Go through the lines below. Copy those with "parts".
----
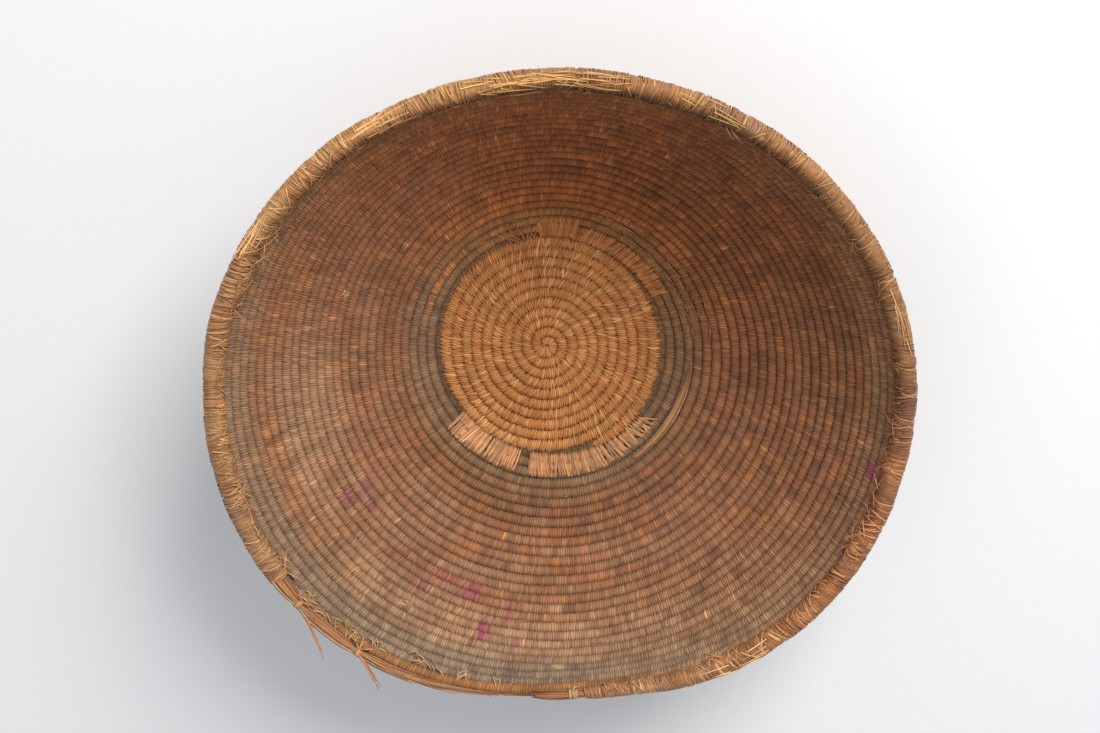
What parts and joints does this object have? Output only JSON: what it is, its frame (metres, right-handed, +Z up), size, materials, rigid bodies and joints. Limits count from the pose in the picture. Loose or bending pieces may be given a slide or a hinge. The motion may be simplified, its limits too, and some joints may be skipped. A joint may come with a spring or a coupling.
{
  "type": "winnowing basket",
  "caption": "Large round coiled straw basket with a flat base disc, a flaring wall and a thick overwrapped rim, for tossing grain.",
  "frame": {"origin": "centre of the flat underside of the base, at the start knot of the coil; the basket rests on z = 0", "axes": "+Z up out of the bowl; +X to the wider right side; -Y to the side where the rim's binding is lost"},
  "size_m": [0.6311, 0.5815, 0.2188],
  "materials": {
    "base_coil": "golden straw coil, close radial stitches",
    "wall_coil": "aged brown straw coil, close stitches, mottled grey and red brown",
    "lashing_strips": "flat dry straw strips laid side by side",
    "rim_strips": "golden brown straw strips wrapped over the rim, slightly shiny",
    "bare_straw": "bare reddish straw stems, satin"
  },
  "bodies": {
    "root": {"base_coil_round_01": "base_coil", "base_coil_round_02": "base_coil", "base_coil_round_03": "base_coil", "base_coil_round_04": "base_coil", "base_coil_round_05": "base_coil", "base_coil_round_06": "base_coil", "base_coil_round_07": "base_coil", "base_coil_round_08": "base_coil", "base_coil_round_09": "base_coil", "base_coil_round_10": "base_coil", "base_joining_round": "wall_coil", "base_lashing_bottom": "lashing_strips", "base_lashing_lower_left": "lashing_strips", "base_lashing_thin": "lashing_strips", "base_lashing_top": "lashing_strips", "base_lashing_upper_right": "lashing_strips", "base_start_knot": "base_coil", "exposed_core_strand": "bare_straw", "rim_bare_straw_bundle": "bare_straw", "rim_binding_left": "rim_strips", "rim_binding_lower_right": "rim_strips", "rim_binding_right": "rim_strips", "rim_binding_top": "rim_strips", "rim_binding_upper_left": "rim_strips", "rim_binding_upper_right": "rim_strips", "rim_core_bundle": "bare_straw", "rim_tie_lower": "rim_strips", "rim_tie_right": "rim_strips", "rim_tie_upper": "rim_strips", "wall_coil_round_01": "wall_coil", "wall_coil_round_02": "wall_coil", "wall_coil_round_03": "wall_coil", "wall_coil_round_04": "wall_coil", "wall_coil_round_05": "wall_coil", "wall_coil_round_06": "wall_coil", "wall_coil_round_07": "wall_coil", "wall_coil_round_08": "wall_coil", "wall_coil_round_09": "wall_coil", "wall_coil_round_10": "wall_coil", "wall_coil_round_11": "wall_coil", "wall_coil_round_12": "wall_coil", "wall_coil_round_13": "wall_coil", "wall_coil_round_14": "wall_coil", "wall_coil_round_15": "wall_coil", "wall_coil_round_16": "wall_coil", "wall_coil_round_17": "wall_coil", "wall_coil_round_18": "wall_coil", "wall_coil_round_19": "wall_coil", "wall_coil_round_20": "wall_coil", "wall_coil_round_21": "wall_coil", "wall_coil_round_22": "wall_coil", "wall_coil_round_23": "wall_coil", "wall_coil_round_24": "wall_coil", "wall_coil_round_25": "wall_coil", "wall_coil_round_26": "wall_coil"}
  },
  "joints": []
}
----
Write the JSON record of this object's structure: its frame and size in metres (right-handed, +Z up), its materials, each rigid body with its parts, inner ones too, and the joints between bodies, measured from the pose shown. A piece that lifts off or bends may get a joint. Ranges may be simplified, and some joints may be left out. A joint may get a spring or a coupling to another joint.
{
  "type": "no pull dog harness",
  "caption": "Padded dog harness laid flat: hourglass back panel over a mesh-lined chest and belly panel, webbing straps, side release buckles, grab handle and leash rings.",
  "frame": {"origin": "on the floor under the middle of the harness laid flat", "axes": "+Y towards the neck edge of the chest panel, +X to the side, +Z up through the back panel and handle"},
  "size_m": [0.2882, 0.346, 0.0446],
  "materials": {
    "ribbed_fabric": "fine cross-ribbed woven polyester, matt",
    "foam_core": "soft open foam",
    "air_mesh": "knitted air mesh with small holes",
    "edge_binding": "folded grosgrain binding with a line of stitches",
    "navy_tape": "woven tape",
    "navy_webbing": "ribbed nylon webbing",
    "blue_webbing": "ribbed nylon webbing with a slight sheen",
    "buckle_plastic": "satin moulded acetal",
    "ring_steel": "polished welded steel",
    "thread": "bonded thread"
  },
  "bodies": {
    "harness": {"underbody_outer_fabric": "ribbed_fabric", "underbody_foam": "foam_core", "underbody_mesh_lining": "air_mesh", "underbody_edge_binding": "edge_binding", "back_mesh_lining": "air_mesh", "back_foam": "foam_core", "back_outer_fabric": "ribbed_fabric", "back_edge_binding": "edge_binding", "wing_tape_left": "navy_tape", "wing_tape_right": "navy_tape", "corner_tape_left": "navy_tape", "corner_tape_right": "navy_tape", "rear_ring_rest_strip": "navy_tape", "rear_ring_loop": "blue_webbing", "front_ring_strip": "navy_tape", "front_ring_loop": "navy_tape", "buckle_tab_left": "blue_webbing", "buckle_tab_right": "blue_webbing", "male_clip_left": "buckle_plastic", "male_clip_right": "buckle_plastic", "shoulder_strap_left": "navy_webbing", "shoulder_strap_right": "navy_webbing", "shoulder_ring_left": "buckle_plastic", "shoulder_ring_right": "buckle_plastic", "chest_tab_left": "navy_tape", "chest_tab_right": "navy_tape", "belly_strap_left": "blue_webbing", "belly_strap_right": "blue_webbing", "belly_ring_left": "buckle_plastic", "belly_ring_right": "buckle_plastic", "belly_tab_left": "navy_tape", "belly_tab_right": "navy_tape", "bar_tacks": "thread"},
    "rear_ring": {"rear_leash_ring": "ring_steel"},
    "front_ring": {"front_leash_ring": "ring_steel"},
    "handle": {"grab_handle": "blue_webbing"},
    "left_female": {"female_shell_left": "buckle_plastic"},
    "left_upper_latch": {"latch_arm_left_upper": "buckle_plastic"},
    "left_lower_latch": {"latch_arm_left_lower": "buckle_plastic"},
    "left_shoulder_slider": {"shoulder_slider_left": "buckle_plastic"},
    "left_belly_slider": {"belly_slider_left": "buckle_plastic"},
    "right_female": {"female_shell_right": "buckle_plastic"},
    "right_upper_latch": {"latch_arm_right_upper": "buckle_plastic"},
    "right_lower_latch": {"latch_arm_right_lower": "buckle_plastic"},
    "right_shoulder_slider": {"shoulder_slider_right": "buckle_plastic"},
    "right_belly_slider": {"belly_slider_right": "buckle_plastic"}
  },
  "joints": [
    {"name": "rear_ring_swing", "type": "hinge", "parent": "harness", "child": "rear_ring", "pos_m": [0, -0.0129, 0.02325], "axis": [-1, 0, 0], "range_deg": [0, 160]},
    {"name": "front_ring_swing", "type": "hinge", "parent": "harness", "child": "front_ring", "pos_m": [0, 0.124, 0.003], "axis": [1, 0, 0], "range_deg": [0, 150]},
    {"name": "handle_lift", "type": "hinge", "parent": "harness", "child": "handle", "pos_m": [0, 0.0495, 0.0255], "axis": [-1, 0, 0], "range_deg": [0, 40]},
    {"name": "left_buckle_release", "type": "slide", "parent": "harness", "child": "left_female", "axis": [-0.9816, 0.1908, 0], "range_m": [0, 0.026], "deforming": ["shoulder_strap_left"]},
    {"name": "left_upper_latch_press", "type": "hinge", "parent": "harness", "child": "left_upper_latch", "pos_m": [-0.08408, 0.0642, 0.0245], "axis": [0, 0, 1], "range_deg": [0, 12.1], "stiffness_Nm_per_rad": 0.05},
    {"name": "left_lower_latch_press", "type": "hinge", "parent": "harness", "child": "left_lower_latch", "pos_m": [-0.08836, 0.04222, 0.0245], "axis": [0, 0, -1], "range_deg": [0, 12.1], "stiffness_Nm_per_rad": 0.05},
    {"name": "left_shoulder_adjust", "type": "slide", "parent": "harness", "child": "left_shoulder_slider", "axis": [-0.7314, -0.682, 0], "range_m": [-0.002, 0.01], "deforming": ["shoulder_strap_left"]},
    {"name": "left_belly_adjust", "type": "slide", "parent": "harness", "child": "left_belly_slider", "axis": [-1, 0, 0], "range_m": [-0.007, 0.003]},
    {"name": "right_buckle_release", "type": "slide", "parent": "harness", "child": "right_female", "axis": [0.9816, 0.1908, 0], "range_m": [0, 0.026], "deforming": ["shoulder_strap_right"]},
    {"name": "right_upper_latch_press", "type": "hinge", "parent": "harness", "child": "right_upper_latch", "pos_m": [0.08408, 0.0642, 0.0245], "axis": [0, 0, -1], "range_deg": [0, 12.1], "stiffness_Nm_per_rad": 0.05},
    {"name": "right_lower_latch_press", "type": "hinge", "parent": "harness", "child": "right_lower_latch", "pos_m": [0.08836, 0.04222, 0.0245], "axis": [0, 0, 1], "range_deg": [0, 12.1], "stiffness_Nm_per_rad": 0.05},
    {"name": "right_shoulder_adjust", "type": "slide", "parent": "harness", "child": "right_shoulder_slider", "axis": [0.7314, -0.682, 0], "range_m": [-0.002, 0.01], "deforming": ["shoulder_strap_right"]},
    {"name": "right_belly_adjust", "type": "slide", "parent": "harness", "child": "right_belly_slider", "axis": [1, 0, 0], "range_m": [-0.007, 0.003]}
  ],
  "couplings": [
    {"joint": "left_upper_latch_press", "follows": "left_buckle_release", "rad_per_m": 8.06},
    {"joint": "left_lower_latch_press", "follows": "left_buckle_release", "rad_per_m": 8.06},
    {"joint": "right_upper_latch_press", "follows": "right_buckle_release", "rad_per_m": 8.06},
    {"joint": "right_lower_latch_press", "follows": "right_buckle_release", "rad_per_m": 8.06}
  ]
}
----
**Worked solution**
What parts and joints does this object have? Output only JSON: what it is, its frame (metres, right-handed, +Z up), size, materials, rigid bodies and joints. Limits count from the pose in the picture. Loose or bending pieces may be given a slide or a hinge. The motion may be simplified, its limits too, and some joints may be skipped. A joint may come with a spring or a coupling.
Write the JSON record of this object's structure: its frame and size in metres (right-handed, +Z up), its materials, each rigid body with its parts, inner ones too, and the joints between bodies, measured from the pose shown. A piece that lifts off or bends may get a joint. Ranges may be simplified, and some joints may be left out. A joint may get a spring or a coupling to another joint.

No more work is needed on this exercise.